All is fine so far, but then I noticed that my new pod as stuck in ContainerCreating
state.
Running a describe
on my new pod (the one in ContainerCreating
state) showed this
Warning FailedAttachVolume 16m attachdetach-controller Multi-Attach error for volume "pvc-cb772fdb-492b-4ef5-a63e-4e483b8798fd" Volume is already used by pod(s) jenkins-deployment-6ddd796846-dgpnm
Warning FailedMount 70s (x7 over 14m) kubelet, cc-pool-bg6u Unable to mount volumes for pod "jenkins-deployment-6ddd796846-wjbkl_default(93747d74-b208-421c-afa4-8d467e717649)": timeout expired waiting for volumes to attach or mount for pod "default"/"jenkins-deployment-6ddd796846-wjbkl". list of unmounted volumes=[jenkins-home]. list of unattached volumes=[jenkins-home default-token-wd6p7]
Then it started to hit me, this makes sense. It's a pitty, but it makes sense.
Since I did a hard power down on the node, the PV went down with it. So now the controller tries to start a new pod, on a new node but it cant transfer the PV, since the one on the previous pod became unreachable.
As I read more on this, I read that DigitalOcean only supports ReadWriteOnce
, which now leaves me wondering, how the hell can I achieve a simple failover for a stateful application on a Kubernetes Cluster on Digital Ocean that consists of just a couple of simple droplets?
Yes, you would use a Deployment or StatefulSet depending on the use case. For Jenkins, a StatefulSet would be appropriate. If the running pod becomes unavailable, the StatefulSet controller will see that and spawn a new one.
Digital Ocean's Kubernetes service only supports ReadWriteOnce
access modes for PVCs (see here). This means the volume can only be attached to one node at a time.

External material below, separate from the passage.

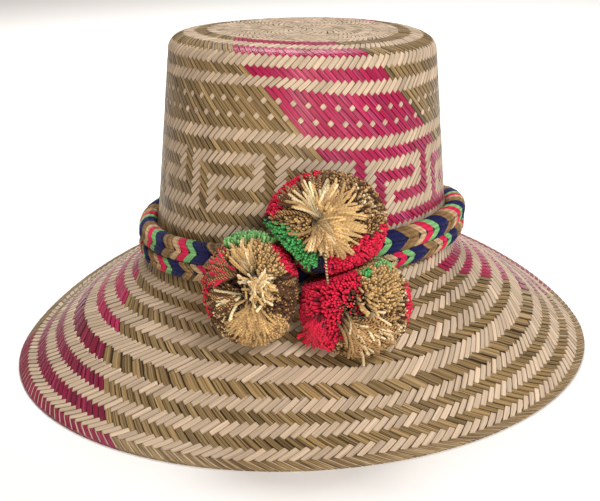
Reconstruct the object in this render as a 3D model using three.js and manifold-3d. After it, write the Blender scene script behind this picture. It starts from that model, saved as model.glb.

I came across this blogpost which, while focused on Jenkins on Azure, has the same situation of only supporting ReadWriteOnce
. The author states:
the drawback for me though lies in the fact that the access mode for Azure Disk persistent volumes is ReadWriteOnce. This means that an Azure disk can be attached to only one cluster node at a time. In the event of a node failure or update, it could take anywhere between 1-5 minutes for the Azure disk to get detached and attached to the next available node.
Note, Pod
failure and node failures are different things. Since DO only supports ReadWriteOnce
, there's no benefit to trying anything more sophisticated than what you have right now in terms of tolerance to node failure. Since it's ReadWriteOnce
the volume will need to be unmounted from the failing node and re-mounted to the new node, and then a new Pod
will get scheduled on the new node. Kubernetes will do this for you, and there's not much you can do to optimize it.
For Pod
failure, you could use a Deployment
since you want to read and write the same data, you don't want different PVs attached to the different replicas. There may be very limited benefit to this, you will have multiple replicas of the Pod
all running on the same node, so it depends on how the Jenkins process scales and if it can support that type of scale horizontal out model while all writing to the same volume (as opposed to simply vertically scaling memory or CPU requests).
If you really want to achieve higher availability in the face of node and/or Pod
failures, and the Jenkins workload you're deploying has a hard requirement on local volumes for persistent state, you will need to consider an alternative volume plugin like NFS, or moving to a different cloud provider like GKE.